Some of the lowlights…
:: The red ink continues to flow, with McClatchy reporting a net loss of $42 million for the first three months of 2019, or $5.34 per share of stock. In the first quarter of 2018, the company reported a net loss of $38.9 million, of $5.04 per share.
:: For the first time since it embarked on its transition from print to digital, digital-only advertising revenue was down — down by 5.2 percent against the first quarter of 2018. McClatchy CEO Craig Forman attributed the dip to a “softer news cycle” in the first quarter of this year and “a strategic tightening of website paywalls.”
:: Total advertising revenue was $85.2 million, down 14.7% compared to the first quarter of 2018.
Some of the highlights:
:: The number of digital-only subscribers rose nearly 60 percent from the first quarter of 2018. McClatchy now has 179,100 digital-only subscribers…although that is an average of only about 6,175 for each of of the company’s 29 papers. (The Star has about 12,000 digital-only subscribers. People who take the print edition automatically have digital access.)
:: It was the twelfth consecutive quarter of growth in digital only-subscriptions for McClatchy.
:: The company significantly improved its performance in adjusted earnings before interest, taxes, depreciation and amortization (EBITDA), which the company called a “key metric.”
In news that could be described as good or bad, depending on one’s perspective, the company expects to save about $12 million this year as a result of its 2018 early-retirement program.
Eleven longtime editorial employees were among Kansas City Star staff members who accepted buyouts. The 11 included political columnist and editorial writer Steve Kraske, Johnson County government and business-development reporter Lynn Horsley and photographers John Sleezer and Keith Myers.
The 11 editorial staff members were all earning significant salaries — probably $80,000 or more each. The Star has been hiring new, younger staff members this year. The new new staff members are being paid significantly less, perhaps as little as $35,000 a year, I understand.

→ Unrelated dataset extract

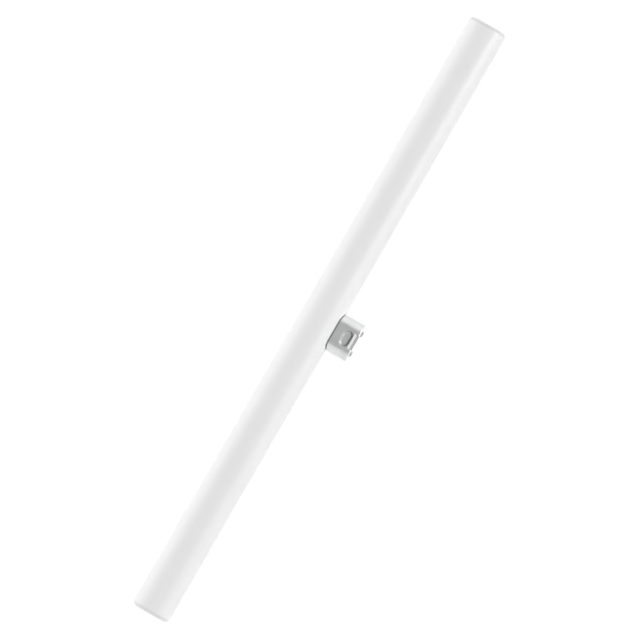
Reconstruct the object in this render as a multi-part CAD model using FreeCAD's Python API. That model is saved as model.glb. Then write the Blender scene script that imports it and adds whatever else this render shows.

…To work for that kind of salary, you have to really be hungry to break into the newspaper business. But it’s certainly a good thing for all of us news consumers that some people are willing to do it. Getting good, accurate information about our communities, nation and world has never been more important.
Good digging, Jim!
Thanks, Julius…I knew you’d be interested.
Jim, this is so sad. I still miss reading the Times and Star. I guess I am getting old
Thanks, Vernon. Good to hear from you again.
Vernon, didn’t you serve in the Legislature? I must be old too for this Angeleno to remember it.
83 to 91. I am one of the very few Blue Dog Democrats
The institution certainly has changed. Thanks for serving.
Possible headline: STAR ON LIFE SUPPORT. DIGITAL DRIP SUSTAINING WEAK HEARTBEAT.
Nice turn of phrase…”digital drip.”
Received a letter in the mail just last week that my subscription was going from about $36/month to $68! Had to read it a couple of times to make sure it was correct. It’s like their begging people to drop the physical paper. And the numbers every quarter go down, down, down. I don’t even feel like taking the discount they’ll probably offer when I cancel, just putting off the inevitable.
There is simply not enough content to justify even close to that. It’s finally the tipping point for a 40+ year subscriber. As much as I want to support a local paper, there is so little local news and when there is it usually is a 3 paragraph blurb. It will be sad not going out to get the paper in the morning, flipping through the pages and glancing at the headlines – online is just not the same.
Begging or forcing…Makes no difference. McClatchy wants out of print.